16% gas savings on execution compounds across every user interaction. If our protocol processes 50,000 transactions per month (our current target), a 16% reduction in per-transaction gas saves our users collectively $30,000-40,000 monthly. That is a competitive advantage - lower costs mean better user retention and easier acquisition.

Smaller contract sizes mean we can build richer products. We have already hit the 24KB limit twice and had to split functionality across proxy patterns that add complexity, development time, and attack surface. If EOF gives us 45% more headroom, we can ship features we currently cannot fit - better error messages, richer on-chain logic, more sophisticated access control.

The Platform Risk Conversation

Here is what keeps me up at night though, and I say this as someone who genuinely wants to build on Ethereum: Ethereum’s slow iteration cycle is becoming a competitive disadvantage for startups.

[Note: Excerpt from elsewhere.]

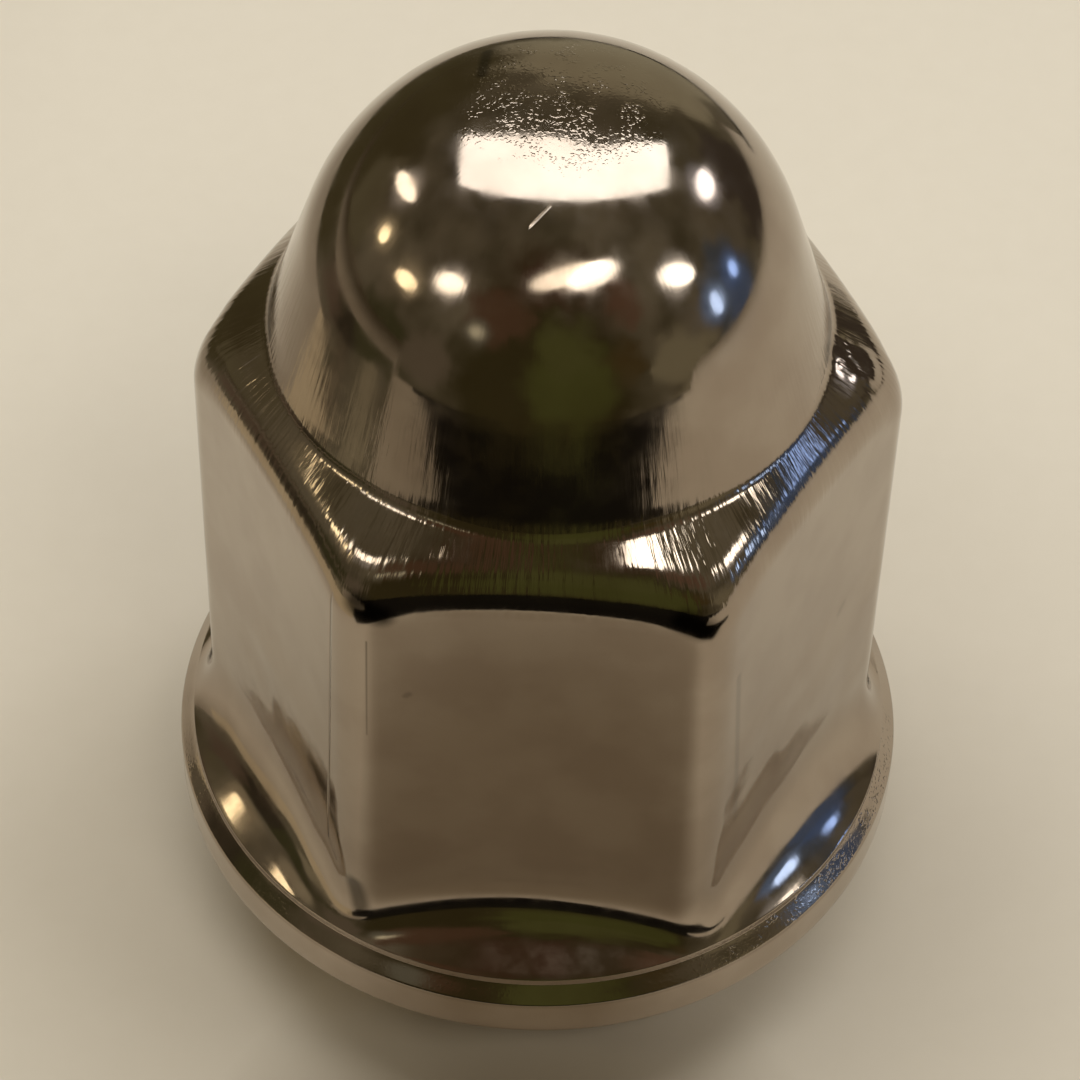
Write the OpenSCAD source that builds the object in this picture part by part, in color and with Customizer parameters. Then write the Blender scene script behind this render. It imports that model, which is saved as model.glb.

When I pitch investors, one of the first questions I get is “why not build on Solana?” The honest answer used to be security, decentralization, and ecosystem maturity. But Solana ships improvements quarterly. Their developer experience evolves visibly every few months. Ethereum has been talking about EOF for four years.

I am not saying Solana is better - I am saying that from a startup’s perspective, building on a platform that takes 4+ years to ship a developer experience improvement introduces real business risk. What if the next improvement we need takes another four years? What if our competitors on faster-moving chains can iterate on their product while we are waiting for the EVM to catch up?

EOF is not just a technical upgrade. It is a signal about whether Ethereum can still move fast enough to remain the platform where startups want to build. Every hard fork that punts EOF tells the market that Ethereum prioritizes caution over developer velocity. That is a valid choice, but it has consequences for the ecosystem’s competitiveness.

I really hope the core devs find a way to get this done in Glamsterdam. The developers and startups building on Ethereum need a win here.